Scan the records below for the line containing "Keep writing the" and the line containing "dial, buttons, keys". Copy both, plus every line between, exactly.

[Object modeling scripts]
-------------------------

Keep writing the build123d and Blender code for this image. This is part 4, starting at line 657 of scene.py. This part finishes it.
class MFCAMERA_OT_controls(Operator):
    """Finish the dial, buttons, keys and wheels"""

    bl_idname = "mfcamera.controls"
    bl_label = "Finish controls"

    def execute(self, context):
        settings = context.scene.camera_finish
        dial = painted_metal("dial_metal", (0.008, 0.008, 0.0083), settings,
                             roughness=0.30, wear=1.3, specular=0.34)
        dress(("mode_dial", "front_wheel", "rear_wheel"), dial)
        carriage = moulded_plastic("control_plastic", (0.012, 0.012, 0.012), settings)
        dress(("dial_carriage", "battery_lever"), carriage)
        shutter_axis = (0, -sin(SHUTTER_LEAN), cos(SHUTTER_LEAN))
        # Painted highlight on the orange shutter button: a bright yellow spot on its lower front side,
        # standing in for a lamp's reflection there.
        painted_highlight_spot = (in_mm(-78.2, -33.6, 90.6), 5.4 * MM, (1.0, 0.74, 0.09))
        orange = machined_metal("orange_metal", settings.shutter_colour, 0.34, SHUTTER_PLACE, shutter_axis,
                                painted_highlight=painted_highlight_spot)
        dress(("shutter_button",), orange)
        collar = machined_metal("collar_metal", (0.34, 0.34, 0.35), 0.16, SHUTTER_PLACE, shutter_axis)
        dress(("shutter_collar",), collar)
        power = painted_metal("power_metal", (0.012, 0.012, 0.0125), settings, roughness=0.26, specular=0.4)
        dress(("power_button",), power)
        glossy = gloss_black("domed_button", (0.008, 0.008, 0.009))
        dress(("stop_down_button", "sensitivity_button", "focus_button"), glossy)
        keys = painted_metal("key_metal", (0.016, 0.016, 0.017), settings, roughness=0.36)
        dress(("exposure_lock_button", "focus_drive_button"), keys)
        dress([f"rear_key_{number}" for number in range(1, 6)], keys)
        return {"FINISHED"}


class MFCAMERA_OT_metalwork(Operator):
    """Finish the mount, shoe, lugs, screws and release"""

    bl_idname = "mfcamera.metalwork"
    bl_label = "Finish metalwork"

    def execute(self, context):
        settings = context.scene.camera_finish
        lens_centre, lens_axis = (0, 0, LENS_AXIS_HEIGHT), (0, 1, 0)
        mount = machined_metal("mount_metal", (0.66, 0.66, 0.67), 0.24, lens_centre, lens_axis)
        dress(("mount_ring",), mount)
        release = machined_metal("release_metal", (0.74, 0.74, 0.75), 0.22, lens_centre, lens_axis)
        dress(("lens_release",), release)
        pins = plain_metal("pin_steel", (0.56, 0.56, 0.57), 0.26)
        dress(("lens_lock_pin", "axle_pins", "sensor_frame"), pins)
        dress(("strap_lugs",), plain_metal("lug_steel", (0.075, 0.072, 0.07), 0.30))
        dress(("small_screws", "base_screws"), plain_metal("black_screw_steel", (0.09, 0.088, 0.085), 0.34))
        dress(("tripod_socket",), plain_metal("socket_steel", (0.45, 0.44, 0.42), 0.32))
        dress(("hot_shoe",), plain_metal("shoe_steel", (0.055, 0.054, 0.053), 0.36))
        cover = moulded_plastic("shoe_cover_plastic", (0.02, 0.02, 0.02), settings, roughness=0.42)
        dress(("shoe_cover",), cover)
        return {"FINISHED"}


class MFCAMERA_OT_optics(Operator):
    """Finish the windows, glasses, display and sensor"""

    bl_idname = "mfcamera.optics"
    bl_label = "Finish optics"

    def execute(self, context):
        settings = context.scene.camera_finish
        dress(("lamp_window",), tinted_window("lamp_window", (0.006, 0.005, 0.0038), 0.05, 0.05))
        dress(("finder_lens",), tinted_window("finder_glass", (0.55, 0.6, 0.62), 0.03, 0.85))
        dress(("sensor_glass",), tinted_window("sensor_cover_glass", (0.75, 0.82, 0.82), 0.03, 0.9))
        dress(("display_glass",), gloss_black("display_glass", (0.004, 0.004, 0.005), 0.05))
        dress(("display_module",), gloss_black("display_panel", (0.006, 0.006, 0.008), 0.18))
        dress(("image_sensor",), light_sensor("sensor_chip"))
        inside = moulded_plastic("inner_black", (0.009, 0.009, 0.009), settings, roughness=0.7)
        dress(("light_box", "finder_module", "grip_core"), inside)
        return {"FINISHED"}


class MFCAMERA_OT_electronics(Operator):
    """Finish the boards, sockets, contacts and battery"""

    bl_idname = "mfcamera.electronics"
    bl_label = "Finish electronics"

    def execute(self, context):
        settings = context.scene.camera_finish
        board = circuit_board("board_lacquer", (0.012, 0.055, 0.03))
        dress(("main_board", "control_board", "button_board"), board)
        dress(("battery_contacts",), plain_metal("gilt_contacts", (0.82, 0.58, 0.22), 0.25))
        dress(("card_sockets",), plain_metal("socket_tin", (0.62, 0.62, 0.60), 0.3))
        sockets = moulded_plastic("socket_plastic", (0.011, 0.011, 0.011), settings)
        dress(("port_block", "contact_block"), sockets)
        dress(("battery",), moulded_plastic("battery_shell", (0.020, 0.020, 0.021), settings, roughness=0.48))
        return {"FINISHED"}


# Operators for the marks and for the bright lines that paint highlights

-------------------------

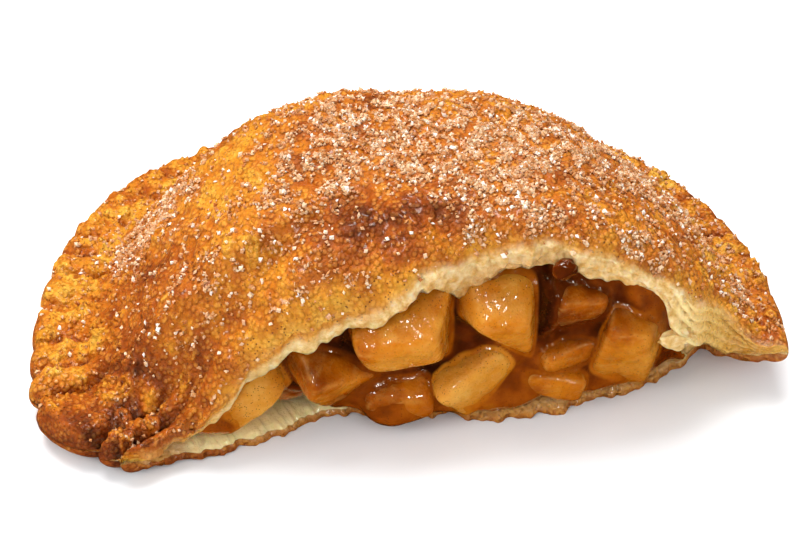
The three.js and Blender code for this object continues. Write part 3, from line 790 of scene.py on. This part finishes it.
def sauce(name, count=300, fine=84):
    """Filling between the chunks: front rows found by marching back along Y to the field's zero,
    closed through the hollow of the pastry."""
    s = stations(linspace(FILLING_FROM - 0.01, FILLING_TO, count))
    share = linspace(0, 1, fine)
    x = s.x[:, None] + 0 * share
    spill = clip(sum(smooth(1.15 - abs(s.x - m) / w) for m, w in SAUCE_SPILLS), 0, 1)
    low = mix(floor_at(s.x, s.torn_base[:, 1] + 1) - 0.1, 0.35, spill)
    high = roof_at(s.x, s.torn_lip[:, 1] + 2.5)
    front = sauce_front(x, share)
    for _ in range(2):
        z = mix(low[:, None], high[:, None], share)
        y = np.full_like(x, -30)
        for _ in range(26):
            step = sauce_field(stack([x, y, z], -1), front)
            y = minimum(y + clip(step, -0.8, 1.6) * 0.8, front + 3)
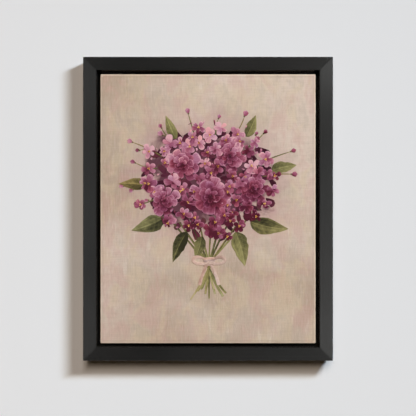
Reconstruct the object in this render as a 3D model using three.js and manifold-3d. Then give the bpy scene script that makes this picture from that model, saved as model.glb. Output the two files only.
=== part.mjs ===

-------------------------

### THE OUTPUT
Keep writing the build123d and Blender code for this image. This is part 4, starting at line 657 of scene.py. This part finishes it.
class MFCAMERA_OT_controls(Operator):
    """Finish the dial, buttons, keys and wheels"""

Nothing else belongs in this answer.